### Information supplied

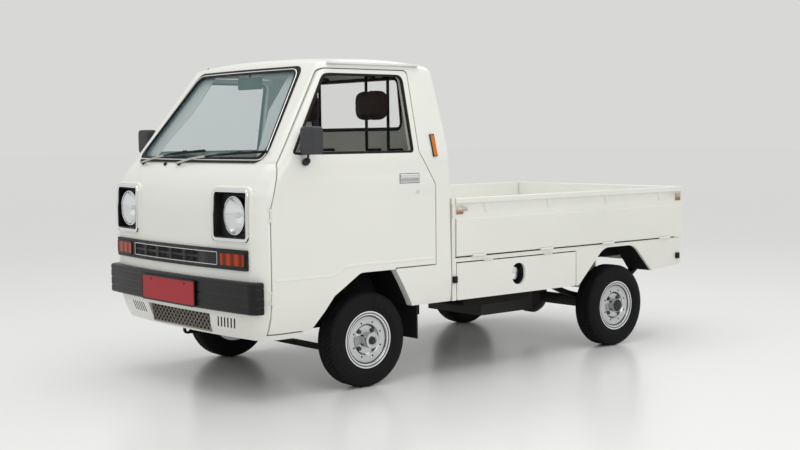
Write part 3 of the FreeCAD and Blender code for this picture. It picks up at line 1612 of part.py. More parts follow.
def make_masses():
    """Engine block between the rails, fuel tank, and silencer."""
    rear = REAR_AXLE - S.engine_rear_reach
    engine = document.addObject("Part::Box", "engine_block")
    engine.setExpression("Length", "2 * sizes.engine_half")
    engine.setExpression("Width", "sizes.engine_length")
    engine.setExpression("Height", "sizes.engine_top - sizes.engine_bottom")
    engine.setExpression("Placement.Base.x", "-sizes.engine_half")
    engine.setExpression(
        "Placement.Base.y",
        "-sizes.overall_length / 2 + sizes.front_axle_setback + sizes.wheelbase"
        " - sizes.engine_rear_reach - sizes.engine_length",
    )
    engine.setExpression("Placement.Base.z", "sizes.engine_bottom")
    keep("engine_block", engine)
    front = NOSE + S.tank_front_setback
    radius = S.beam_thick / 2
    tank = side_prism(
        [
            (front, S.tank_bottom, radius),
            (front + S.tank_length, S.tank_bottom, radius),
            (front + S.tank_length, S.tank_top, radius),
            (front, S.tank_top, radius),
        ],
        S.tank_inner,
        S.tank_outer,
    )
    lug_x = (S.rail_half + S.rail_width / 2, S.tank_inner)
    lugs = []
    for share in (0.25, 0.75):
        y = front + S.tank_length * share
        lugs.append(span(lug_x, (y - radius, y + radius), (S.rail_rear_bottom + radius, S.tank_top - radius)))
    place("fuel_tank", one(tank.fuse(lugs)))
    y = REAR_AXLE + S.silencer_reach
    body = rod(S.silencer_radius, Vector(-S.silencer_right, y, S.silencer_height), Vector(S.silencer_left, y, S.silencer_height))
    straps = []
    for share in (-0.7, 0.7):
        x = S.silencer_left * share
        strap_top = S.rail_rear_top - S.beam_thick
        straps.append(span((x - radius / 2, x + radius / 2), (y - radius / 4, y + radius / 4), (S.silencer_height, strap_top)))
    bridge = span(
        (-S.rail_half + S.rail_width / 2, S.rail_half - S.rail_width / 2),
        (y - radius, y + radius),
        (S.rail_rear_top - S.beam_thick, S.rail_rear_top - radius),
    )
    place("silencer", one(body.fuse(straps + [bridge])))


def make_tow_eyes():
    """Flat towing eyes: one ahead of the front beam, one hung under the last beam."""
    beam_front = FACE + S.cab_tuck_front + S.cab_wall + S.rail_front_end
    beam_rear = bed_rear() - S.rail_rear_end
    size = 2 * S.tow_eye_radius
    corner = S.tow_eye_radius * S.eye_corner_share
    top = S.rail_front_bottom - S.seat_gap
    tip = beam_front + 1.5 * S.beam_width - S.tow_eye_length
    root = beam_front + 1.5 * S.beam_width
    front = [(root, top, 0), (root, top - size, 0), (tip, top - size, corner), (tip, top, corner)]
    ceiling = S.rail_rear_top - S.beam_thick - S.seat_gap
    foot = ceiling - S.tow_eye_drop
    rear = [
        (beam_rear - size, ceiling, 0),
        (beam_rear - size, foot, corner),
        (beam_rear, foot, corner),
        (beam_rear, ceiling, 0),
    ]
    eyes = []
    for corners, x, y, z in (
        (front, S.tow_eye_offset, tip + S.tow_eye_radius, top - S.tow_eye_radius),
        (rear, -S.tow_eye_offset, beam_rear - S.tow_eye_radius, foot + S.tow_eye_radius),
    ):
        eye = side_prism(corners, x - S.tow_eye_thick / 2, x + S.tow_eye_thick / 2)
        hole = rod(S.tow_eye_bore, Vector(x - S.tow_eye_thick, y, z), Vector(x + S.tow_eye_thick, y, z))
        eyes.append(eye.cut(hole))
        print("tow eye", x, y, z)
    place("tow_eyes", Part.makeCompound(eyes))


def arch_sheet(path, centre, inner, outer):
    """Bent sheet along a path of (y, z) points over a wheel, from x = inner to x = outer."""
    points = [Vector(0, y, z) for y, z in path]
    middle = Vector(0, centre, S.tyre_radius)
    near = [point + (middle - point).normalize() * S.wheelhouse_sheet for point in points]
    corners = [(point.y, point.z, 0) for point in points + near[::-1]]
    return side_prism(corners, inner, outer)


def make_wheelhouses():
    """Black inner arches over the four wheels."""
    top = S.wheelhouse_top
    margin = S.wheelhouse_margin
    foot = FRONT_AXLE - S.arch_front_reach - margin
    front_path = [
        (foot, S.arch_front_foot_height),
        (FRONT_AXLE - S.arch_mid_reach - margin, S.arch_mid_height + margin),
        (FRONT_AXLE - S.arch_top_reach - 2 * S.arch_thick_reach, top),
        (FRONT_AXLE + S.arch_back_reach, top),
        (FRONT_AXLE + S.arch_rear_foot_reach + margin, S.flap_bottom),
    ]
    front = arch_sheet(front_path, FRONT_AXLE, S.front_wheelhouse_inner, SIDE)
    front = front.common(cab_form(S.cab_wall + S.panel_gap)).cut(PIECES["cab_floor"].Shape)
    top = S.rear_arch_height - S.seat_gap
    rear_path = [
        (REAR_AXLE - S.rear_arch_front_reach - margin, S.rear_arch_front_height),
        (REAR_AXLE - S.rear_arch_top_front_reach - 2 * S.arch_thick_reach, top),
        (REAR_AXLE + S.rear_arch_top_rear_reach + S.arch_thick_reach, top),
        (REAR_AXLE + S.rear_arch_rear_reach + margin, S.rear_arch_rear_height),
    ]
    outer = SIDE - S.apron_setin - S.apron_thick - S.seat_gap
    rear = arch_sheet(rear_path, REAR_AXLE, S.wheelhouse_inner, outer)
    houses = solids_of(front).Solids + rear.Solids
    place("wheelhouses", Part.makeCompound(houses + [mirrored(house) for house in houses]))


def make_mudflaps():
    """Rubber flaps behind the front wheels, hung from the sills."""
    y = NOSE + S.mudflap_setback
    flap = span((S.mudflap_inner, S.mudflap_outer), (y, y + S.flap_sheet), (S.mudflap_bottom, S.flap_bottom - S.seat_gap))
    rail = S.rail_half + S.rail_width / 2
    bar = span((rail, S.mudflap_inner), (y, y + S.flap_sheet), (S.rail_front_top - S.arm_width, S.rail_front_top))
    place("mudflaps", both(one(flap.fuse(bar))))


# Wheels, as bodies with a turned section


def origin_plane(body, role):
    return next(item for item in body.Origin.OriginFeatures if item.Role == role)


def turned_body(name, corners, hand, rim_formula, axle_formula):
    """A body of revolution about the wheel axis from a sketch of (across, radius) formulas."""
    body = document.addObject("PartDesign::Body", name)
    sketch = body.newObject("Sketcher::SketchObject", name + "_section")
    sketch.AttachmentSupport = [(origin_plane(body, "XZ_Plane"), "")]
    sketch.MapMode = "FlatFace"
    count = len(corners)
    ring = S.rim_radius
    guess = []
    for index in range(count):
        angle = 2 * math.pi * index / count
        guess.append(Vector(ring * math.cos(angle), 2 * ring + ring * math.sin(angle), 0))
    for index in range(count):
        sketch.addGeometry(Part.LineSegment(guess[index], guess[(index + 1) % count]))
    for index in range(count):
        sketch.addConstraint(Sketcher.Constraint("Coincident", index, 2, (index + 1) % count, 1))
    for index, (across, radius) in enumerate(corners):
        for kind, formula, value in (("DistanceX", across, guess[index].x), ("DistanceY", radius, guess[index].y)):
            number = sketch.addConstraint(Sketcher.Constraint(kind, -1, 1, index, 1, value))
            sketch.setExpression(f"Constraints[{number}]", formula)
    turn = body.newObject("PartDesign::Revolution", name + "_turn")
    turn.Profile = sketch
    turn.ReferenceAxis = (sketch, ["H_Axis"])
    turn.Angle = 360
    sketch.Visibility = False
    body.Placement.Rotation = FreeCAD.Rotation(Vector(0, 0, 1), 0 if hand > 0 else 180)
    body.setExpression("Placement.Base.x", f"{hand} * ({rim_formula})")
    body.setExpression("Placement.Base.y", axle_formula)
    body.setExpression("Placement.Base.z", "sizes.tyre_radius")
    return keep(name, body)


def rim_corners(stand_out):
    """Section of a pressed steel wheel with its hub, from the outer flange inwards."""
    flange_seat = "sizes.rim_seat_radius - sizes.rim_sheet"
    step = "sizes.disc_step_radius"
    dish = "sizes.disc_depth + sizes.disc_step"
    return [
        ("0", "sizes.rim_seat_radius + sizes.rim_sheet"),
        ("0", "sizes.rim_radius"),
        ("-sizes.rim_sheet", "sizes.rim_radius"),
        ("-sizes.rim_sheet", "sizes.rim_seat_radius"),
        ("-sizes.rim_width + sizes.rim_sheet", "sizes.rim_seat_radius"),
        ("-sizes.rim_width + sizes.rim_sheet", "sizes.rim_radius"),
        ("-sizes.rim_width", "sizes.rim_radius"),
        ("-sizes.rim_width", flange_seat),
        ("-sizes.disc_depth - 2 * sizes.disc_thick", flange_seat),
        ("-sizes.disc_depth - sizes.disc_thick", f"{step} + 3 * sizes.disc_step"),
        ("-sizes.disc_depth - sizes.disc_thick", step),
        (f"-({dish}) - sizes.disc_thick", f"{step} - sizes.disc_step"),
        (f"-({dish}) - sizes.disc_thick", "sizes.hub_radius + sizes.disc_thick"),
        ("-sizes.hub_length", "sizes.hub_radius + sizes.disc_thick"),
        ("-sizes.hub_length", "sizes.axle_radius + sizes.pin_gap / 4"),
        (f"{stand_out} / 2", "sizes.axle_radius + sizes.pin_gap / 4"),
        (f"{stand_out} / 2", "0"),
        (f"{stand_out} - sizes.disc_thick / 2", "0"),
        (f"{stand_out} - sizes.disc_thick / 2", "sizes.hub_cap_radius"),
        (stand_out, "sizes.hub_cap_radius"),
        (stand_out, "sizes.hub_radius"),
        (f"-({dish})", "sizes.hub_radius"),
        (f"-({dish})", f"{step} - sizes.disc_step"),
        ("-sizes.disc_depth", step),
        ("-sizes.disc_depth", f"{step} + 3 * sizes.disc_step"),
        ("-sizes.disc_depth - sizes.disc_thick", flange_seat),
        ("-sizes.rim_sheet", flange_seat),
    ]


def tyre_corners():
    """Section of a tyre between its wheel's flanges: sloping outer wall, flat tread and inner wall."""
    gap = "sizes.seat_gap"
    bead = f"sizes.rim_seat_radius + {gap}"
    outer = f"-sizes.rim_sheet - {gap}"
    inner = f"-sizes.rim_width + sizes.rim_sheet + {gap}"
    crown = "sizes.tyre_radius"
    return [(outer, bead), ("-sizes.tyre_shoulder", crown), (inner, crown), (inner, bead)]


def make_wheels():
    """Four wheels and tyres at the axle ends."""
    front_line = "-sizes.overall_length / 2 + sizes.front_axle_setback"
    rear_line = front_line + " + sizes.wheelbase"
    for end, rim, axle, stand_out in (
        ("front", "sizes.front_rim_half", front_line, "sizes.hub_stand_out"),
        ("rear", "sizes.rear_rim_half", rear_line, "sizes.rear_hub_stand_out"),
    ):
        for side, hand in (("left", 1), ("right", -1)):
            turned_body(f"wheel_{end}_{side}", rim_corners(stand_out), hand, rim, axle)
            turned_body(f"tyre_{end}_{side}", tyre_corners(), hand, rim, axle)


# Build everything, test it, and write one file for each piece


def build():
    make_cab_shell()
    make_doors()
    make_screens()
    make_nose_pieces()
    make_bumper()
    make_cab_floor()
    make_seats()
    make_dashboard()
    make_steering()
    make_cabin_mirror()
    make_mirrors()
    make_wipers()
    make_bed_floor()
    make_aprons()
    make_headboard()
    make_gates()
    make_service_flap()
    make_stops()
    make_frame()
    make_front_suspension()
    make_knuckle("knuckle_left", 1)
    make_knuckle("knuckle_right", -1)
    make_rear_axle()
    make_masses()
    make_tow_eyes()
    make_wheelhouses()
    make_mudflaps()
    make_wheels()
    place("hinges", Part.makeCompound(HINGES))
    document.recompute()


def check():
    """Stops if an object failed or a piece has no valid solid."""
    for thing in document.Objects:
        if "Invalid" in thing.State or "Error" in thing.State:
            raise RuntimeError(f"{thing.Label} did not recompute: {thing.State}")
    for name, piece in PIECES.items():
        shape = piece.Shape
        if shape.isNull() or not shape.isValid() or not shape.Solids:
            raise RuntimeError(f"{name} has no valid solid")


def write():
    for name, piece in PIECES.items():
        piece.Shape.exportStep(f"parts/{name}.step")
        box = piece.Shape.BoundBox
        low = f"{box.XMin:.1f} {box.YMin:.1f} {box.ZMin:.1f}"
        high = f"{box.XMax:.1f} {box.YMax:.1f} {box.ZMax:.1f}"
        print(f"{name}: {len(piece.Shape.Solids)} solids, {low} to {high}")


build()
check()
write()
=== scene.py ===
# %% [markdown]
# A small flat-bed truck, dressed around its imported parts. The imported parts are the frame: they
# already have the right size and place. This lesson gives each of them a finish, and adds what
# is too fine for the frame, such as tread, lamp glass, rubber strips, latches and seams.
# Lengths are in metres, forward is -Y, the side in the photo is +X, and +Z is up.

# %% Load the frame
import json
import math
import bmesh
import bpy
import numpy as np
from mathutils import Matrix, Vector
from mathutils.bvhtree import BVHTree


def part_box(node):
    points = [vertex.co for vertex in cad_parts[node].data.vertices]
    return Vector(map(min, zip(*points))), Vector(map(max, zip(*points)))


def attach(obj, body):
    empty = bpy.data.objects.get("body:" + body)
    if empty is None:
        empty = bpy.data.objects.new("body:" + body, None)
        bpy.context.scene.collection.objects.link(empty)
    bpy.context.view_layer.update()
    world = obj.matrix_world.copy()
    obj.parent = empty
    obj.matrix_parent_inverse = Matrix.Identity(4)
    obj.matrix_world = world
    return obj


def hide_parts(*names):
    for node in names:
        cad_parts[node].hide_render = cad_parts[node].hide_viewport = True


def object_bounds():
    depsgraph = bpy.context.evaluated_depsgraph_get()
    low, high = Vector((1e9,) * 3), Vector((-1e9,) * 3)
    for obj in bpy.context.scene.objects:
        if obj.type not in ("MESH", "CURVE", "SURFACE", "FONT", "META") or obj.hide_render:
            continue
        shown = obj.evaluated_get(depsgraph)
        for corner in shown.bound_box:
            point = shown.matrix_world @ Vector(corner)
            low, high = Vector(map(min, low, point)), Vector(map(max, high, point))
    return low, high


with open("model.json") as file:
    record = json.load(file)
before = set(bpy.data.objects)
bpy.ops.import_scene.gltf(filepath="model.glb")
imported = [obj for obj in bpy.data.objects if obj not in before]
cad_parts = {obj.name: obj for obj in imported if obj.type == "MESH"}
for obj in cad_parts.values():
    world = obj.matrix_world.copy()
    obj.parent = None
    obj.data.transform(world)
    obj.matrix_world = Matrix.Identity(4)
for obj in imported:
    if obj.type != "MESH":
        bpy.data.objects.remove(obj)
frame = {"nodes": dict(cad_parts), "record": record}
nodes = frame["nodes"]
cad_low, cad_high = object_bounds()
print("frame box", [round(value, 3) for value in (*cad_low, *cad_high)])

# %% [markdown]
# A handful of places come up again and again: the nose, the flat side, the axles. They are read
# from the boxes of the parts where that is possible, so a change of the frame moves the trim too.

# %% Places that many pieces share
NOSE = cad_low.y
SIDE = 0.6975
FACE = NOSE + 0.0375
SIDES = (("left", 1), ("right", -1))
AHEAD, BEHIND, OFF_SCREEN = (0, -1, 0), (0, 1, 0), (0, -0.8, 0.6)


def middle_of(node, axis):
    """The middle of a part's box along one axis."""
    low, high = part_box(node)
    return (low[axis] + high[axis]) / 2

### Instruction
All lines above from the one containing "box = piece.Shape.BoundBox" to the one containing "points = [vertex.co" must be repeated exactly, both lines included, and no others.

### Result for this exercise
        box = piece.Shape.BoundBox
        low = f"{box.XMin:.1f} {box.YMin:.1f} {box.ZMin:.1f}"
        high = f"{box.XMax:.1f} {box.YMax:.1f} {box.ZMax:.1f}"
        print(f"{name}: {len(piece.Shape.Solids)} solids, {low} to {high}")


build()
check()
write()
=== scene.py ===
# %% [markdown]
# A small flat-bed truck, dressed around its imported parts. The imported parts are the frame: they
# already have the right size and place. This lesson gives each of them a finish, and adds what
# is too fine for the frame, such as tread, lamp glass, rubber strips, latches and seams.
# Lengths are in metres, forward is -Y, the side in the photo is +X, and +Z is up.

# %% Load the frame
import json
import math
import bmesh
import bpy
import numpy as np
from mathutils import Matrix, Vector
from mathutils.bvhtree import BVHTree


def part_box(node):
    points = [vertex.co for vertex in cad_parts[node].data.vertices]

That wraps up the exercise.